[begin Information given]
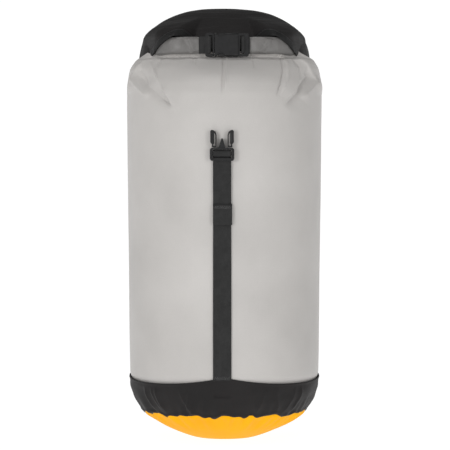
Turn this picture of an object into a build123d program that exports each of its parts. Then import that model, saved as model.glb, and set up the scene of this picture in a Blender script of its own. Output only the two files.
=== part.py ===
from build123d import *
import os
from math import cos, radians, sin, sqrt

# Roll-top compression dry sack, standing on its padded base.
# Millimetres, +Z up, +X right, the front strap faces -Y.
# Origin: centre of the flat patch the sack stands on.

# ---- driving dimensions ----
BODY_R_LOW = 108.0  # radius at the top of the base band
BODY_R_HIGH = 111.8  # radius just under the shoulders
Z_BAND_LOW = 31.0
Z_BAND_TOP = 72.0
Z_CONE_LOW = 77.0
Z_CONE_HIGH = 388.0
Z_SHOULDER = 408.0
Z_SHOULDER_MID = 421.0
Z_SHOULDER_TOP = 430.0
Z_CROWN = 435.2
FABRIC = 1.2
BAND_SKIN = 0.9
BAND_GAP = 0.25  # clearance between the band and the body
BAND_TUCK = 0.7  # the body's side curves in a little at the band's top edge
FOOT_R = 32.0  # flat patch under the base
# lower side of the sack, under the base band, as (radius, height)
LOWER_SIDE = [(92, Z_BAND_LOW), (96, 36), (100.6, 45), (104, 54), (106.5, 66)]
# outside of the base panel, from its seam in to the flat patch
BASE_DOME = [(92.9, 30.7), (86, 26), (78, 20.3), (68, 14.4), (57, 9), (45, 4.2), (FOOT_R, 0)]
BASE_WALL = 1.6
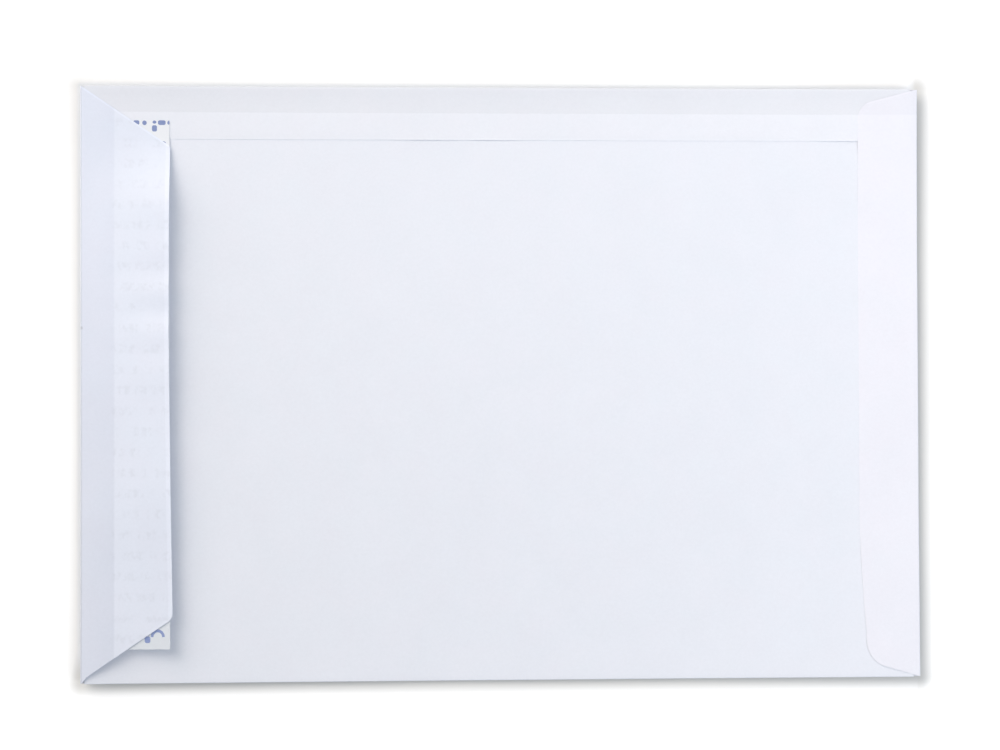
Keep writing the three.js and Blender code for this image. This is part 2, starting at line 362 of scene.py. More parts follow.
[end Information given]
Problem details: Extract the full listing and reproduce each line exactly.

Right answer:
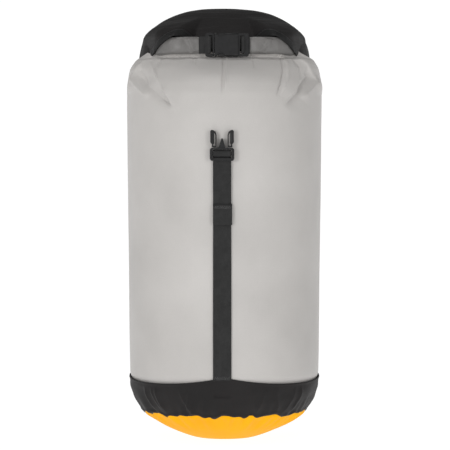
Turn this picture of an object into a build123d program that exports each of its parts. Then import that model, saved as model.glb, and set up the scene of this picture in a Blender script of its own. Output only the two files.
=== part.py ===
from build123d import *
import os
from math import cos, radians, sin, sqrt

# Roll-top compression dry sack, standing on its padded base.
# Millimetres, +Z up, +X right, the front strap faces -Y.
# Origin: centre of the flat patch the sack stands on.

# ---- driving dimensions ----
BODY_R_LOW = 108.0  # radius at the top of the base band
BODY_R_HIGH = 111.8  # radius just under the shoulders
Z_BAND_LOW = 31.0
Z_BAND_TOP = 72.0
Z_CONE_LOW = 77.0
Z_CONE_HIGH = 388.0
Z_SHOULDER = 408.0
Z_SHOULDER_MID = 421.0
Z_SHOULDER_TOP = 430.0
Z_CROWN = 435.2
FABRIC = 1.2
BAND_SKIN = 0.9
BAND_GAP = 0.25  # clearance between the band and the body
BAND_TUCK = 0.7  # the body's side curves in a little at the band's top edge
FOOT_R = 32.0  # flat patch under the base
# lower side of the sack, under the base band, as (radius, height)
LOWER_SIDE = [(92, Z_BAND_LOW), (96, 36), (100.6, 45), (104, 54), (106.5, 66)]
# outside of the base panel, from its seam in to the flat patch
BASE_DOME = [(92.9, 30.7), (86, 26), (78, 20.3), (68, 14.4), (57, 9), (45, 4.2), (FOOT_R, 0)]
BASE_WALL = 1.6
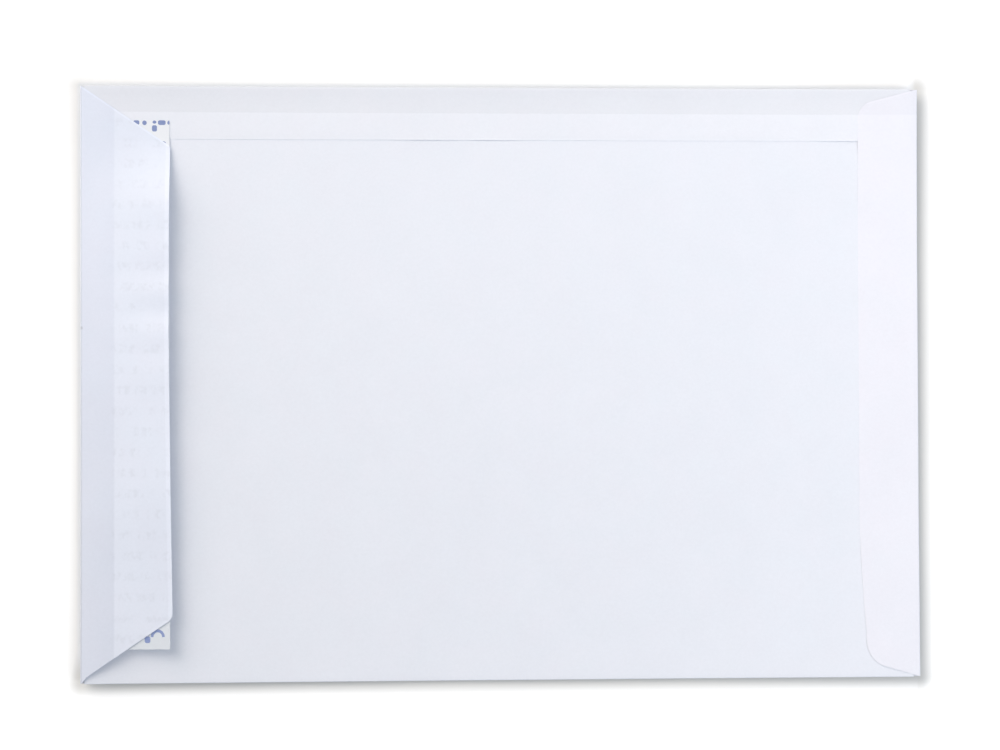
Keep writing the three.js and Blender code for this image. This is part 2, starting at line 362 of scene.py. More parts follow.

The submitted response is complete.